Sutilmente, Kubrick expõe a insignificância do homem através da sua relação com o novo ambiente, o espaço. Ao atravessar as fronteiras de seu pequeno planeta, o homem perde o controle das suas ferramentas (a caneta que voa na gravidade zero), regride até tornar-se quase um bebê, que precisa aprender a andar de novo (lentamente, e com ajuda de botas especiais) e precisa ajuda até para respirar. No paralelo com o homem pré-histórico, que assim como o astronauta quer sempre tocar o desconhecido, uma pergunta: depois de milhares de anos, será que realmente evoluímos?  O uso das cores também tem seu sutil significado: o vermelho representa o perigo, a ameaça – presente nos avisos das telas e no frio e insensível olho eletrônico de Hal – enquanto o azul do planeta representa a esperança, o futuro (maximizado na cena final). E tão importante quanto o jogo visual, a trilha sonora de temas clássicos complementa a narrativa, denotando evolução e ritmo em uma valsa de Strauss ou a pompa e a circunstância em uma peça sinfônica do mesmo compositor (Also Sprach Zarathustra)

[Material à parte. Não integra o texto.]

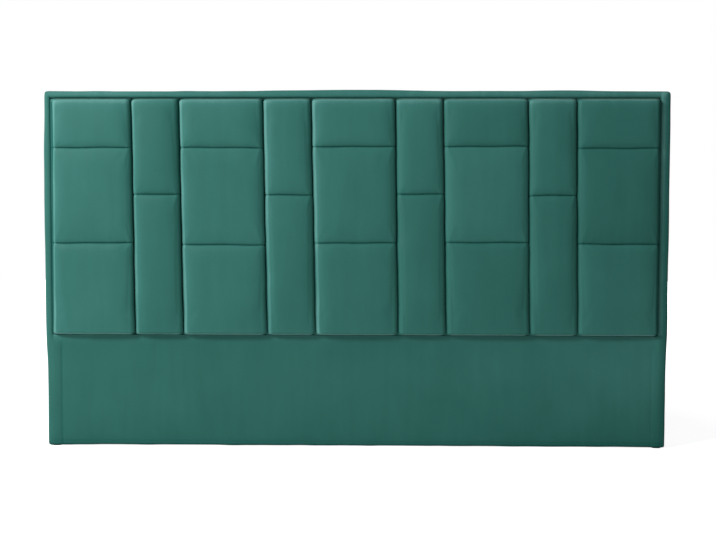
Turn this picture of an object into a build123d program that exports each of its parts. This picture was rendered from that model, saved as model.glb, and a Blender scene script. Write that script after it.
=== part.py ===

A tecnologia, um dos dois grandes alvos do “discurso” de Kubrick – o outro é a já dita relação entre o homem e o universo - é ao mesmo tempo a grande conquista e a grande vilã. E a ironia suprema é verificar que, de todos os personagens, é a máquina o único ser a esboçar algum tipo de emoção, a fugir da lógica fria dos números e o pensamento racional. Não é à toa que, no momento em que começa a “morrer”, HAL começa a cantar “Daisy” como se fosse uma criança, contrapondo aos personagens humanos que não demonstram uma só emoção durante o filme, seja nas cenas de perigo ou de tensão. O quase romantismo presente no último ato que vem logo depois, e sua visão poética dessa relação entre homem e universo, até contrasta com a frieza racional do segundo e terceiro atos, mas é perfeitamente justificável porque Kubrick e Clarke também querem dizer que, apesar de pequeno, o homem tem, sim, importância. E esse constante questionamento do seu lugar minúsculo no universo é um dos grandes legados de um dos maiores filmes da história.